• WHAT THE TASK REQUIRES
In the entries, find all lines that hold the word "More" and copy them.

— start —

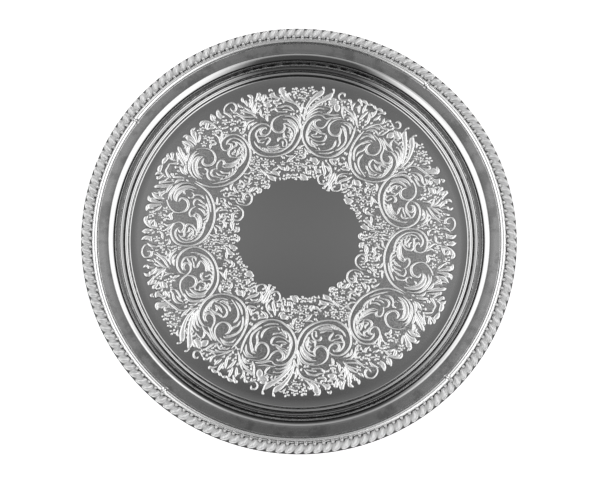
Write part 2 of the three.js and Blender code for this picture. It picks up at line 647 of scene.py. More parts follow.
def between(a, b, c, d, t):
    """The value at a share t of the way from b to c on a smooth curve through all four."""
    bend = (2 * a - 5 * b + 4 * c - d) * t * t
    return 0.5 * (2 * b + (c - a) * t + bend + (3 * b - a - 3 * c + d) * t**3)


def smooth_points(points, step):
    """Points about a step apart on a smooth curve through the given ones."""
    first = tuple(2 * a - b for a, b in zip(points[0], points[1]))
    last = tuple(2 * a - b for a, b in zip(points[-1], points[-2]))
    chain = [first, *points, last]
    result = []
    for p, q, r, s in zip(chain, chain[1:], chain[2:], chain[3:]):
        count = max(2, round(math.dist(q, r) / step))
        for i in range(count):
            t = i / count
            result.append(tuple(between(*values, t) for values in zip(p, q, r, s)))
    result.append(tuple(points[-1]))
    return result


def even(half, *points):
    return (half, "even", points)


def leaf(half, *points):
    return (half, "leaf", points)


def club(half, *points):
    return (half, "club", points)


def spiral(half, form, centre, start, end, radius, last_radius):
    """A stroke round a centre from one angle to another, in degrees, while its radius changes."""
    steps = max(4, int(abs(end - start) / 40) + 1)
    points = []
    for i in range(steps + 1):
        t = i / steps
        a = math.radians(start + (end - start) * t)
        r = radius + (last_radius - radius) * t
        points.append((centre[0] + r * math.cos(a), centre[1] + r * math.sin(a)))
    return (half, form, tuple(points))


def floret(x, y, radius, facing, petals=5):
    """Round petals about a small eye."""
    strokes = []
    for i in range(petals):
        a = math.radians(facing + 360 * i / petals)
        tip = (x + radius * math.cos(a), y + radius * math.sin(a))
        root = (x + 0.22 * radius * math.cos(a), y + 0.22 * radius * math.sin(a))
        strokes.append(club(0.3 * radius, root, tip))
    return strokes


def florets(*places):
    return [stroke for place in places for stroke in floret(*place)]


def fringe(side, length, gap, start, end, half, *points):
    """Short curved leaves that lean forward off one side of a line, as on an acanthus scroll."""
    line = smooth_points(points, 0.5)
    first, last = int(start * (len(line) - 1)), int(end * (len(line) - 1))
    strokes = []
    for i in range(first, last, max(1, round(gap / 0.5))):
        (x0, y0), (x1, y1) = line[max(0, i - 1)], line[min(len(line) - 1, i + 1)]
        way = math.atan2(y1 - y0, x1 - x0)
        share = math.sin(math.pi * (0.15 + 0.8 * (i - first) / max(1, last - first)))
        x, y = line[i]
        spine = [(x, y)]
        for bend, reach in ((0.4, 0.5), (0.85, 0.5)):
            turn = way + side * bend
            x, y = x + math.cos(turn) * reach * length * share, y + math.sin(turn) * reach * length * share
            spine.append((x, y))
        strokes.append(club(half, *spine))
    return strokes


FIRST_SCROLL = [
    even(0.62, (93.5, 3.6), (88, 2.2), (80, 1.6), (72, 2.9), (66, 6.2), (62.2, 11), (60.4, 16), (60.4, 21),
         (62, 27), (65.6, 32.4), (71, 36.2), (77, 37.4), (83, 36.4), (87.2, 33), (88.8, 29), (88, 25.6)),
    even(0.55, (64.7, 22.6), (65.2, 26.4), (67.6, 30.2), (71, 32.4), (75.6, 33.4), (80, 33.5), (83.6, 32),
         (85.3, 29.8), (84.8, 27.8)),
    club(0.8, (92.4, 20.4), (87.5, 22.9), (83.4, 23.3), (80, 25.3), (79, 28.4), (80.3, 31), (83, 31.6),
         (85, 29.6), (84.7, 28.2)),
    club(0.72, (94, 11.6), (92.8, 15.5), (90.6, 18.7), (87, 20.7), (83, 20.4), (80.2, 18.2), (79.3, 15),
         (80.4, 12.2), (83, 11), (85.8, 11.5), (87.2, 12.8)),
    club(0.62, (63, 20.6), (64.6, 17.4), (66.8, 13.8), (70, 11.2), (73.4, 10.4), (77.3, 11.3)),
    leaf(0.6, (62.6, 17.4), (64, 14), (66, 11.2), (68.9, 8.6)),
    leaf(0.5, (63.4, 9.6), (66, 6.9), (70, 4.6), (75, 3.4)),
    even(0.62, (69.6, 7.7), (73.5, 5.6), (78, 4.4), (82.2, 5.4), (86, 7.8), (88.7, 10.6), (88.8, 13)),
    leaf(0.55, (73, 7.6), (77, 7.8), (80, 9.8), (84.6, 11)),
    leaf(0.55, (82.6, 6.4), (86, 8.6), (87.6, 11.4)),
    leaf(0.5, (66.8, 25.4), (66.4, 22.8), (67.3, 20.9)),
    club(0.62, (67.9, 26.4), (67.7, 22), (69, 19), (71.2, 17.2)),
    club(0.62, (70, 29.6), (69.4, 25.4), (70.4, 21.4), (72.6, 18.9), (75.6, 18.7), (77.7, 19.7)),
    leaf(0.6, (72, 29.4), (72, 26.2), (73.3, 23.6), (74.6, 21.8)),
    club(0.62, (76.3, 32.6), (76, 29.6), (76.6, 26.6), (76.4, 23.4), (77.6, 20)),
    leaf(0.5, (72.7, 28.6), (74, 26.4), (76.4, 26.4)),
    leaf(0.5, (78, 33), (77.4, 30), (78, 26.6), (77.2, 23)),
    leaf(0.8, (88, 25.6), (89.6, 22.8), (92.6, 19.2), (94.2, 15.8)),
    leaf(0.6, (89.6, 30), (91.6, 26.6), (92.6, 23), (95.4, 18.6)),
    *fringe(-1, 6.5, 3.0, 0.0, 0.9, 0.45, (64.6, 17.4), (64.7, 22.6), (67.6, 30.2), (75.6, 33.4), (83.6, 32)),
    leaf(0.6, (91.2, 12.2), (91.4, 8.6), (89.6, 5.8), (86, 4.2)),
    leaf(0.5, (90.6, 14.8), (93, 10), (92.6, 6.8), (90.4, 3.6)),
]

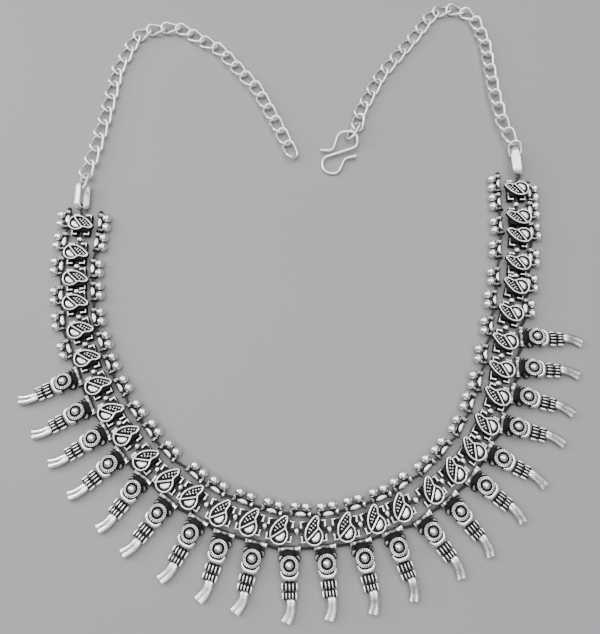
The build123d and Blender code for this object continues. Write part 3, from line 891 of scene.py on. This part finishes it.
def bail_band():
    """A band bent to a long ring, narrower at the end that holds the chain."""
    middle = (BAIL_H - BAIL_WALL) / 2
    run = (BAIL_LEN - BAIL_WALL) / 2
    corners = [(0, run, middle), (0, run, -middle), (0, -run, -middle), (0, -run, middle)]
    line = Route(rounded_line(corners, middle - 0.01, closed=True, step=8.0), closed=True).evenly(56)
    section = [(u * BAIL_W / 2, v * BAIL_WALL / 2) for u, v in BAIL_SECTION]
    side = Vector((1, 0, 0))
    rings = []
    for i, point in enumerate(line):
        share = point.y / (BAIL_LEN / 2)
        tip = BAIL_TIP_W / BAIL_W if share > 0 else BAIL_OTHER_END
        width = 1.0 + (tip - 1.0) * abs(share) ** 1.6
        along = (line[(i + 1) % len(line)] - line[i - 1]).normalized()
        out = side.cross(along)
        rings.append([point + side * u * width + out * v for u, v in section])
    bm = new_casting()
    skin(bm, rings, loop=True)
    return bm


# Corners of the hook's wire from its upper end, x and y, and the bend at each but the ends.
HOOK_ROUTE = [
    (7.5, 63.5), (12.0, 63.2), (14.2, 71.1), (21.2, 71.0), (20.9, 64.9), (8.0, 60.3), (8.3, 54.6),
    (13.6, 53.9), (16.3, 60.1), (20.4, 61.2),
]
HOOK_BENDS = [2.2, 3.6, 2.8, 2.6, 3.0, 3.2, 2.8, 2.6]
HOOK_WIRE = 1.1


def hook_wire():
    """An S of wire, flared at its ends and beaten flat in the middle."""
    line = Route(rounded_line(HOOK_ROUTE, HOOK_BENDS, step=6.0))
    count = 110
    points = line.evenly(count) + [line.at(line.length)]
    widths = []
    for i in range(count + 1):
        from_end = min(i, count - i) / count
        flare = max(0.0, 1.0 - from_end / 0.05)
        beaten = math.exp(-((i / count - 0.5) / 0.16) ** 2)
        widths.append((1.0 + 0.10 * flare + 0.08 * beaten, 1.0 - 0.12 * flare - 0.16 * beaten))
    bm = new_casting()
    swept(bm, points, circle(HOOK_WIRE / 2, 14), widths)
    return bm


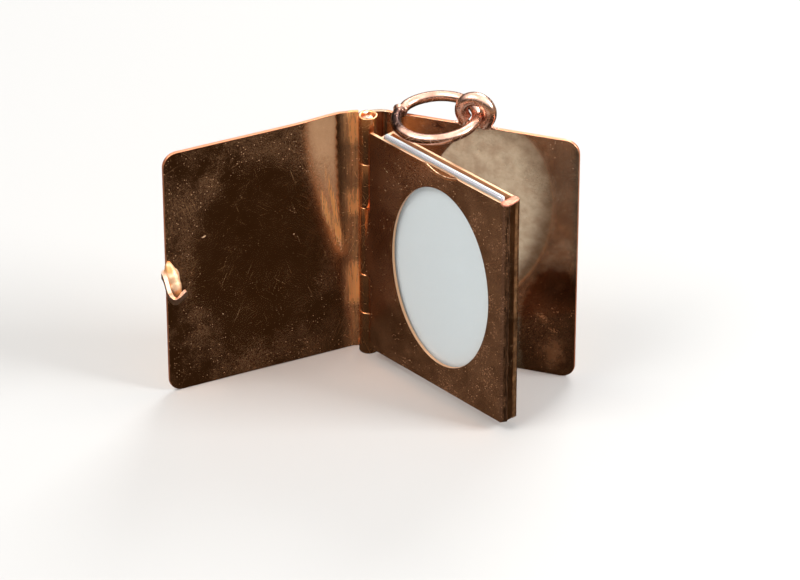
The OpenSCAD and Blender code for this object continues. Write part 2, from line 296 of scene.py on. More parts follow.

— end —

• FULL RESPONSE
Write part 2 of the three.js and Blender code for this picture. It picks up at line 647 of scene.py. More parts follow.
The OpenSCAD and Blender code for this object continues. Write part 2, from line 296 of scene.py on. More parts follow.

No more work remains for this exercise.